Tiebreaks may exist in 'full' and 'restricted' forms. If Llull's method 
has a full Borda tiebreak, then a Borda ranking is computed on the 
entire field, and the winner is the Llull winner who comes highest in 
the Borda ranking. A restricted Borda tiebreak is computed by applying 
the Borda count to the Llull tie set – that is, ballots are compressed 
by squeezing out candidates not belonging to the set, and Borda's method 
applied. (Llull=Copeland.) SPTP can only be full and an AV tiebreak is 
generally understood to be restricted.

I don't place much faith in Darlington's model, which draws voters from 
a symmetric distribution. This relies on small sample sizes to prise 
apart the Condorcet methods. There is no reason to suppose that the 
behaviour seen in small samples (which is liable to be influenced by 
numerical ties) will be representative of large electorates.

I find it to be very rare for Llull's method to produce a unique winner 
when there are Condorcet cycles (<3% of the time). Perhaps I should be 
suspicious of this. Smith's method never gives a unique winner in the 
presence of cycles.

There are two metrics. The first is the percentage of elections in which 
each method elects the rightful winner, defined as the candidate whose 
mean distance from voters is minimised. The second is mean loss. If a 
voting method elects a candidate whose mean distance from voters is y, 
and if the minimum mean distance from voters over candidates is x, then 
the loss is y-x. I consider losses to be intrinsically meaningless, but 
to provide a sounder basis for comparison than percentage correctness. 
The average distance from a voter to the best candidate in any election 
is around 1.7, so the differences in performance between competitive 
methods are very small.

Table 5 (measuring percentage correct for a particular form of tactical 
voting) is the sole case in which Condorcet+AV (ie. Condorcet/Hare) 
outperforms Minimax, and when we look at the corresponding figures under 
a loss metric the tables are turned: evidently Condorcet/Hare makes 
fewer but larger mistakes than Minimax, and is weaker overall.

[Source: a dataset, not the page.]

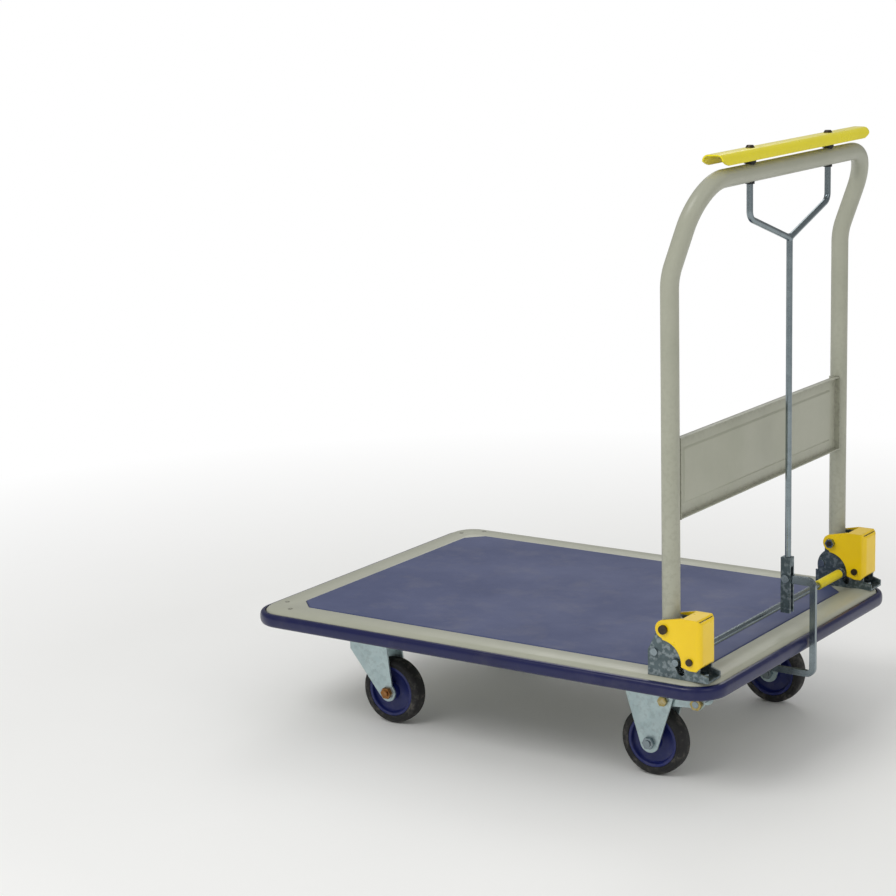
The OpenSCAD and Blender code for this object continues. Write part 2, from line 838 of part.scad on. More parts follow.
module tyre(x, y) {
  rim = wheel_r - 12;
  r = 6;
  half = tyre_w / 2;
  translate([x, y, wheel_r]) rotate([90, 0, 0]) rotate_extrude() {
    translate([rim, -half]) square([12 - r, tyre_w]);
    translate([rim, r - half]) square([12, tyre_w - 2 * r]);
    for (s = [-1, 1]) translate([wheel_r - r, s * (half - r)]) circle(r = r);
  }
}

module rear_hub_left() { color("#1d2c6c") hub(rear_axle_x, -track_half); }
module rear_hub_right() { color("#1d2c6c") hub(rear_axle_x, track_half); }
module rear_tyre_left() { color("#1b1b1c") tyre(rear_axle_x, -track_half); }
module rear_tyre_right() { color("#1b1b1c") tyre(rear_axle_x, track_half); }
module front_hub_left() { color("#1d2c6c") hub(swivel_axle_x, -track_half); }
module front_hub_right() { color("#1d2c6c") hub(swivel_axle_x, track_half); }
module front_tyre_left() { color("#1b1b1c") tyre(swivel_axle_x, -track_half); }
module front_tyre_right() { color("#1b1b1c") tyre(swivel_axle_x, track_half); }

// mounting plate, upper race and king bolt, all fixed to the deck
module swivel_plates() {
  color("#b7c4c4") for (side = [-1, 1]) translate([-swivel_x, side * track_half, 0]) {
    translate([0, 0, caster_h - plate_t]) mount_plate();
    translate([0, 0, race_z + 0.2]) cylinder(r1 = 24, r2 = 30, h = caster_h - plate_t - race_z - 0.2);
    translate([0, 0, race_z - crown_fork_t - 6]) cylinder(d = 12, h = crown_fork_t + 8);
    translate([0, 0, race_z - crown_fork_t - 5.3]) cylinder(d = 19, h = 5);
  }
}

module swivel_leg_2d() {
  difference() {
    union() {
      polygon([[-34, race_z], [-34, race_z - 14], [swivel_trail - 13, wheel_r - 7],
        [swivel_trail + 11, wheel_r - 9], [36, race_z - 16], [34, race_z]]);
      translate([swivel_trail, wheel_r]) circle(r = axle_eye - 1);
    }
    translate([swivel_trail, wheel_r]) circle(d = axle_d + 2 * slip);
  }
}

module swivel_fork(side) {
  translate([-swivel_x, side * track_half, 0]) {
    for (s = [-1, 1]) translate([0, s * (fork_gap + fork_t) / 2, 0]) upright(fork_t) swivel_leg_2d();
    translate([0, 0, race_z - crown_fork_t]) difference() {
      intersection() {
        cylinder(r = 33, h = crown_fork_t);
        translate([-40, -fork_out, 0]) cube([80, 2 * fork_out, crown_fork_t]);
      }
      translate([0, 0, -cut]) cylinder(d = 12 + 2 * gap, h = crown_fork_t + 2 * cut);
    }
  }
}

module swivel_fork_left() { color("#b7c4c4") swivel_fork(-1); }
module swivel_fork_right() { color("#b7c4c4") swivel_fork(1); }

module front_axle(side) {
  axle(swivel_axle_x, side * track_half);
  axle_nut(swivel_axle_x, side * track_half);
}

module front_axle_left() { color("#b0703c") front_axle(-1); }
module front_axle_right() { color("#b0703c") mirror([0, 1, 0]) front_axle(-1); }

module at_caster_bolts() {
  for (x = [-swivel_x, rear_axle_x], side = [-1, 1], sx = [-1, 1], sy = [-1, 1])
    translate([x + sx * bolt_dx, side * track_half + sy * bolt_dy, caster_h]) children();
}

module caster_bolts() {
  color("#b6a468") at_caster_bolts() {
    translate([0, 0, -plate_t - 5]) hex_rod(13, 5);
    translate([0, 0, -plate_t]) cylinder(d = bolt_d, h = plate_t + rail_t + 10);
  }
}

module caster_nuts() {
  color("#b6a468") at_caster_bolts() translate([0, 0, rail_t]) difference() {
    hex_rod(13, 6.5);
    translate([0, 0, -cut]) cylinder(d = bolt_d + slip, h = 10);
  }
}

deck_pan();
deck_mat();
deck_bumper();
deck_rivets();
deck_rails();
deck_crossmembers();
bracket_left();
bracket_right();
cover_left();
cover_right();
cover_screws();
bracket_bolts();
stop_pins();
pivot_bolts();
pivot_nuts();
latch_rod();
latch_clips();
latch_sleeve();
latch_springs();
handle_frame();
pivot_washers();
post_plugs();
handle_panel();
panel_rivets();
grip_bushes();
release_bar();
bar_screws();
release_rod();
rod_clevis();
clevis_bolt();
clevis_nut();
brake_link();
brake_beam();
beam_nuts();
brake_levers();
brake_shoes();
lever_pivots();
brake_springs();
rear_forks();
rear_axles();
rear_axle_nuts();
rear_hub_left();
rear_hub_right();
rear_tyre_left();
rear_tyre_right();
swivel_plates();
swivel_fork_left();
swivel_fork_right();
front_axle_left();
front_axle_right();
front_hub_left();
front_hub_right();
front_tyre_left();
front_tyre_right();
caster_bolts();
caster_nuts();
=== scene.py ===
import bpy
import bmesh
import json
import math
from mathutils import Matrix, Vector


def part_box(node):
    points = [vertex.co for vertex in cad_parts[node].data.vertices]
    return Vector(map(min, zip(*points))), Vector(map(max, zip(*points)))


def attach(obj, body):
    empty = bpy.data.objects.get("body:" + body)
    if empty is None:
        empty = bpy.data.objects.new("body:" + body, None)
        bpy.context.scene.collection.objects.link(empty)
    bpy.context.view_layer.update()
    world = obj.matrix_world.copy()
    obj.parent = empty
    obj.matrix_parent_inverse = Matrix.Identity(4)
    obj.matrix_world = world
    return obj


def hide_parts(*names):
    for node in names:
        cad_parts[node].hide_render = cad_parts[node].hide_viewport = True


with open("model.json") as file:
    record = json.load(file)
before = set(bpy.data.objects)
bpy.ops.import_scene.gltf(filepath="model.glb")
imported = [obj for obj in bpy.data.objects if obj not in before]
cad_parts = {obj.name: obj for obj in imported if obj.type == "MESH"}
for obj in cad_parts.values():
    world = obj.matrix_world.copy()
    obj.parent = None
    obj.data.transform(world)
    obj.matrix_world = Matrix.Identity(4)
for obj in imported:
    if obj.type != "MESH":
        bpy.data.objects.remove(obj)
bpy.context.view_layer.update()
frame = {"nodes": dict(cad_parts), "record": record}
print("frame loaded with", len(frame["nodes"]), "nodes")

mm = 0.001


# colours and shader building

def hexColour(code):
    parts = [int(code[i:i + 2], 16) / 255 for i in (1, 3, 5)]
    return tuple(p / 12.92 if p <= 0.04045 else ((p + 0.055) / 1.055) ** 2.4 for p in parts) + (1.0,)


def addNode(tree, kind, props=None, values=None, links=None):
    node = tree.nodes.new(kind)
    for key, value in (props or {}).items():
        setattr(node, key, value)
    for key, value in (values or {}).items():
        node.inputs[key].default_value = value
    for key, (source, output) in (links or {}).items():
        tree.links.new(source.outputs[output], node.inputs[key])
    return node


def mathNode(tree, operation, a, b, clamp=False):
    node = addNode(tree, "ShaderNodeMath", {"operation": operation, "use_clamp": clamp})
    for slotIndex, item in enumerate((a, b)):
        if isinstance(item, tuple):
            tree.links.new(item[0].outputs[item[1]], node.inputs[slotIndex])
        else:
            node.inputs[slotIndex].default_value = item
    return node


def rangeNode(tree, source, low, high, toLow, toHigh):
    return addNode(tree, "ShaderNodeMapRange", {"clamp": True},
                   {"From Min": low, "From Max": high, "To Min": toLow, "To Max": toHigh},
                   {"Value": source})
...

The best result in each table has a solid underline; all other results 
which are better than Minimax have broken underlines. There are various 
interesting points of detail, but overall the striking feature is the 
consistently good performance of Minimax. Smith+BordaR, Smith+MinimaxR 
and and Smith+MinimaxF run it close.

The 8 tables apply 2 metrics to sincere voting and to 3 forms of 
tactical voting. In all 3 types of tactical voting voters whose sincere 
first preference is for a certain candidate (c0) place another candidate 
(c1) at an insincere position in their lists. Type 1 (compromising) 
moves c1 to the top; type 2 (false cycles) puts him second; and type 3 
(burying) puts him at the bottom.

The number of candidates is reduced to 5 for tactical voting. Each of 
the 20 (c0,c1) pairs corresponds to an attempt at subversion, which is 
considered to be successful if the winning candidate is closer to c0, 
and further from the average voter, than the winner under sincere 
voting. The result attributed to each method is the worst amongst its 
sincere result and all successful subversions of the given type. I have 
not considered the effect of simultaneous tactical voting by supporters 
of more than one candidate, either in the same or in different ways.

A choice between voting methods should not be based purely on figures 
such as those given. An important factor is a method's sensitivity to 
'irrelevant' candidates (eg. through strategic nomination). This is not 
tested here, but the Borda count is notoriously weak, and I would be 
inclined to reject any use of it (even as a tiebreak) in consequence.

Another consideration is the pragmatic acceptability of the various 
methods (with simplicity the main aspect). For my part, I would be 
reluctant to accept any use of the Smith set on account of its lack of 
conceptual simplicity.

The last additional consideration is vulnerability to forms of tactical 
voting not studied here. I don't know whether looking at more 
complicated forms would change anything.

Taking everything together, there really seems to be nothing better than 
Minimax. My instinctive preference beforehand was for Llull's method; in 
particular, I found Darlington's reasons for excluding it to be 
unpersuasive. In fact Llull+SPTP performs reasonably well (and can't be 
accused of trading on the strength of its tiebreak), but it doesn't 
offer any advantage over pure Minimax.

And my final conclusion is that it's ridiculously easy to perform an 
evaluation of this sort. 300 lines of code isn't very much. I would 
expect dozens of such evaluations to have been performed so that correct 
ones would confirm each other while buggy ones stood out. Have they?- I 
haven't seen them. For what it's worth, when there's an overlap my 
results are generally consistent with Darlington's and with a much older 
evaluation by Chamberlin and Cohen (but the overlap is small).

My software is on the same web page as the results - not because I think 
it's of interest, but because I think reproducible results are of more 
value than unreproducible ones.

CJC